I am very curious to hear the opinion of Folks who like Trek for what They Remember, but don't come to post on this BBS.
My mom and GF are closet Classic Trekkers and I've purposly not talked about any of the details (other than the movies opening date & if they are going) so as to see how they really feel about the changes.
I'm kinda-sorta looking forward to THAT Conversation.
Ok - here you go - one opinion of a trek fan from the early seventies, attended the first east coast conventions, was in on the mailing effort to get the first space shuttle named "Enterprise," and doesn't post on this board.
I'm 46 now; my 10-year old kid looks at me slightly askance because of that blocky Tric, bulbous comm and art-deco phaser under glass, and although I did hook him on Star Wars and Indiana Jones, Star Trek wasn't his bag.
And I don't blame him one bit.
1968-2008 - 40 years. Lets retrofit... 1968-40 = 1928. That's 8 years BEFORE Buster Crabbe as Flash Gordon. Now, picture yourself as a tyke, with your dad running around in a flowing robe and a bald-head wig, insisting on calling himself "LordOMongo" on the phone and worshipping a penis-shaped model with exhaust ports.
And he just can't understand what the hell you see in that flying saucer with the poles attached to the back.
I'm an old dog... I remember all the crazy jackasses that moaned about the new "Lone Ranger," and how it was criminal that anyone but the late lamented Clayton Moore was given the part. I remember all the static about anyone replacing George Reeves as Superman in the 76 movie. And now... here we go again.
The Enterprise is MY ship. I fought for her, on playgrounds and in my castigation as a "Star Trek Freak" in grade school. And I'm just dandy to see the new one. The New ship. The New sets. The New actors. Because I Have mine. My kid doesn't have his yet.
Star Wars dropped the ball, and, to him, that craptastic muddle of junk is his idea of good sci-fi. He's whipping around a plastic lightsaber. It would make my life if we went off to see this film, and all the way home, he would blabber on about what Spock did, and did I see when the Enterprise...
This isn't your father's Star Trek. Your father's Star Trek ended in 1991, after a storied history, with these words:
"Captain's Log, stardate 9529.1. This is the final cruise of the Starship Enterprise under my command. This ship and her history will shortly become the care of another crew. To them and their posterity will we commit our future. They will continue the voyages we have begun, and journey to all the undiscovered countries, boldly going where no man... where no *one* has gone before."
It was time to stand down.My son gets his own.

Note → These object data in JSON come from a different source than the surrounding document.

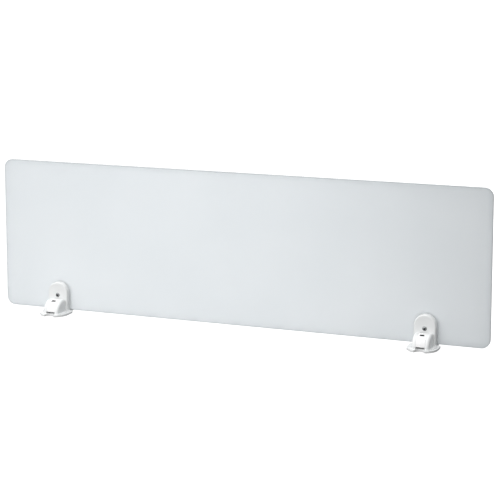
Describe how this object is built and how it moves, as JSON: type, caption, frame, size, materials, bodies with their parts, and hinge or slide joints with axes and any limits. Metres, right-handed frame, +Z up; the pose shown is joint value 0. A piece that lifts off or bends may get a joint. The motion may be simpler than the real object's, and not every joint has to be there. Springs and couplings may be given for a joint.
{
  "type": "desk privacy panel",
  "caption": "Low rectangular frosted privacy sheet with rounded corners, held upright on a desk by arched white clamps on lever-operated suction feet.",
  "frame": {"origin": "centre of the footprint, on the desk surface", "axes": "+X along the sheet to the right as the user sees it, -Y towards the user, +Z up"},
  "size_m": [1.2, 0.0832, 0.366],
  "materials": {
    "acrylic": "frosted, satin",
    "white_abs": "fine moulded texture",
    "lever_abs": "smooth moulded",
    "steel": "zinc plated",
    "nylon": "moulded",
    "rubber": "matt",
    "cup_rubber": "smooth, slightly glossy",
    "foam": "closed-cell foam"
  },
  "bodies": {
    "frame": {"panel": "acrylic", "left_foot": "white_abs", "left_front_pad": "foam", "left_rear_pad": "foam", "left_rear_clamp": "white_abs", "left_clamp_bolt": "steel", "left_nut_washer": "steel", "left_clamp_nut": "steel", "left_nut_cap": "white_abs", "left_panel_bush": "nylon", "left_edge_strip": "rubber", "left_wear_plate": "steel", "left_grip_pads": "rubber", "left_rear_grip": "rubber", "right_foot": "white_abs", "right_front_pad": "foam", "right_rear_pad": "foam", "right_rear_clamp": "white_abs", "right_clamp_bolt": "steel", "right_nut_washer": "steel", "right_clamp_nut": "steel", "right_nut_cap": "white_abs", "right_panel_bush": "nylon", "right_edge_strip": "rubber", "right_wear_plate": "steel", "right_grip_pads": "rubber", "right_rear_grip": "rubber"},
    "left_cup": {"left_cup_stem": "nylon", "left_lever_pin": "steel", "left_suction_cup": "cup_rubber"},
    "left_lever": {"left_lever": "lever_abs"},
    "right_cup": {"right_cup_stem": "nylon", "right_lever_pin": "steel", "right_suction_cup": "cup_rubber"},
    "right_lever": {"right_lever": "lever_abs"}
  },
  "joints": [
    {"name": "left_cup_lift", "type": "slide", "parent": "frame", "child": "left_cup", "axis": [0, 0, 1], "range_m": [-0.00305, 0], "deforming": ["left_suction_cup"]},
    {"name": "left_lever_hinge", "type": "hinge", "parent": "left_cup", "child": "left_lever", "pos_m": [-0.455, -0.00835, 0.018], "axis": [-1, 0, 0], "range_deg": [0, 70]},
    {"name": "right_cup_lift", "type": "slide", "parent": "frame", "child": "right_cup", "axis": [0, 0, 1], "range_m": [-0.00305, 0], "deforming": ["right_suction_cup"]},
    {"name": "right_lever_hinge", "type": "hinge", "parent": "right_cup", "child": "right_lever", "pos_m": [0.455, -0.00835, 0.018], "axis": [-1, 0, 0], "range_deg": [0, 70]}
  ],
  "couplings": [
    {"joint": "left_cup_lift", "follows": "left_lever_hinge", "m_per_rad": -0.0024555},
    {"joint": "right_cup_lift", "follows": "right_lever_hinge", "m_per_rad": -0.0024555}
  ]
}
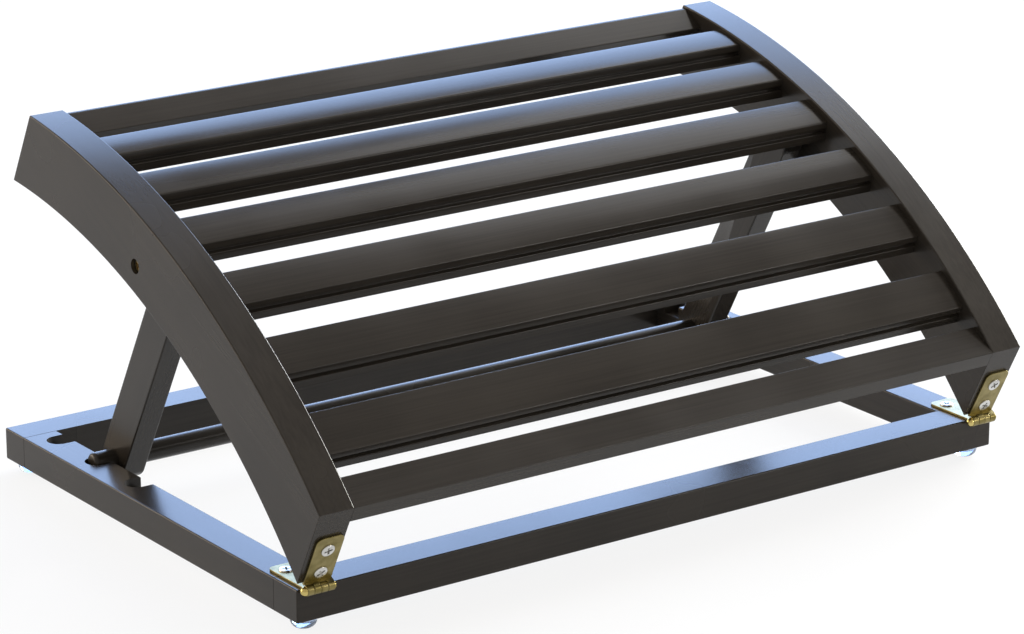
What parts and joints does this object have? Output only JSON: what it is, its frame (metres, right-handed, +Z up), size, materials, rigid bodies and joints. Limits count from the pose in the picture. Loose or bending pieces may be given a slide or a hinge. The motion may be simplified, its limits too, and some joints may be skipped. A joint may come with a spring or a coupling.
{
  "type": "adjustable footrest",
  "caption": "Desk footrest with an arched, slatted wooden tread hinged to a flat base frame and held tilted by a swinging support whose crossbar sits in notches.",
  "frame": {"origin": "on the floor, under the middle of the raised footrest's box", "axes": "+X to the right seen from the front, +Y to the back, +Z up; the hinged end of the tread is at the front, -Y"},
  "size_m": [0.46, 0.322, 0.2122],
  "materials": {
    "frame_wood": "near-black espresso lacquer, satin gloss, on bamboo",
    "slat_wood": "near-black espresso lacquer, satin gloss, on bamboo",
    "support_wood": "near-black espresso lacquer, satin gloss, on bamboo",
    "bare_dowel": "bare wood, hidden in the corner joints",
    "brass": "satin yellow plating",
    "zinc_steel": "bright zinc plating",
    "clear_rubber": "clear soft polyurethane",
    "nylon": "black nylon"
  },
  "bodies": {
    "base": {"base_front_rail": "frame_wood", "base_back_rail": "frame_wood", "base_left_rail": "frame_wood", "base_right_rail": "frame_wood", "corner_dowels": "bare_dowel", "front_left_foot": "clear_rubber", "front_right_foot": "clear_rubber", "back_left_foot": "clear_rubber", "back_right_foot": "clear_rubber", "left_hinge_base_leaf": "brass", "right_hinge_base_leaf": "brass", "left_hinge_pin": "brass", "right_hinge_pin": "brass", "base_leaf_screws": "zinc_steel"},
    "tread": {"left_arm": "frame_wood", "right_arm": "frame_wood", "slat_1": "slat_wood", "slat_2": "slat_wood", "slat_3": "slat_wood", "slat_4": "slat_wood", "slat_5": "slat_wood", "slat_6": "slat_wood", "slat_7": "slat_wood", "slat_8": "slat_wood", "left_hinge_arm_leaf": "brass", "right_hinge_arm_leaf": "brass", "arm_leaf_screws": "zinc_steel"},
    "support": {"left_leg": "support_wood", "right_leg": "support_wood", "crossbar": "support_wood", "left_pivot_screw": "brass", "right_pivot_screw": "brass", "left_pivot_spacer": "nylon", "right_pivot_spacer": "nylon"}
  },
  "joints": [
    {"name": "tread_hinge", "type": "hinge", "parent": "base", "child": "tread", "pos_m": [0, -0.14198, 0.0245], "axis": [1, 0, 0], "range_deg": [0, 62]},
    {"name": "support_pivot", "type": "hinge", "parent": "tread", "child": "support", "pos_m": [0, 0.01203, 0.15513], "axis": [1, 0, 0], "range_deg": [-46.5, 0]}
  ],
  "couplings": [
    {"joint": "support_pivot", "follows": "tread_hinge", "ratio": -0.75}
  ]
}
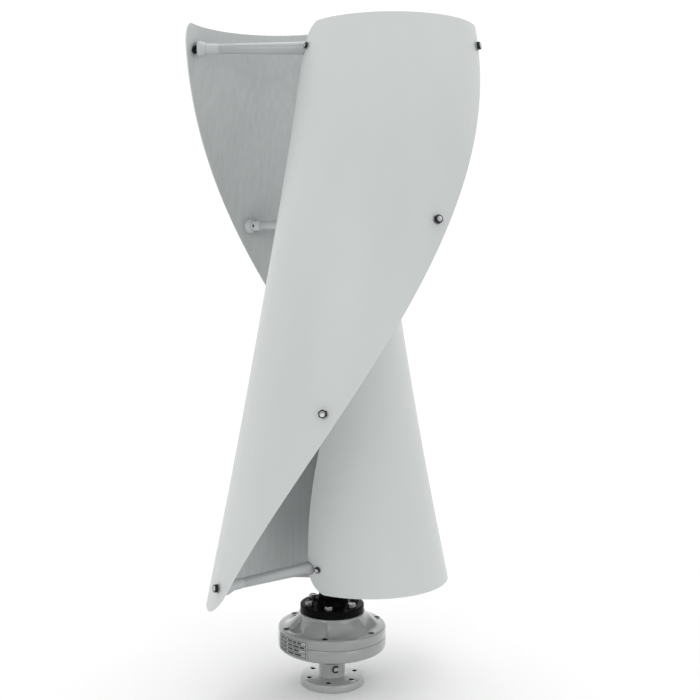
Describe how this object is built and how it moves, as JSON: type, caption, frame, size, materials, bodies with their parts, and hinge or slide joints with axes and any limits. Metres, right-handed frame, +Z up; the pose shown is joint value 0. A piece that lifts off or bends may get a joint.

He gets a bridge that looks like the stuff he sees on videogames I couldn't have imagined when he was my age. He gets a captain who, like my doctor, looks like he just graduated high school.And, should the script grant it, he'll get a little dose of that humanity that Star Trek injected me with at his age that made me into who I am today.
As for myself, I'll enjoy it. It's not my ship, but mine is safe in my memory. It's not my crew, but I knew mine for almost thirty years. I get to see his, and, with any luck, his version of a five-year mission. He's just getting to the age where it might spark his imagination; maybe he'll sign on for his own tour of duty. He'll inherit my Phaser, and add his own, and not just sell it off on ebay.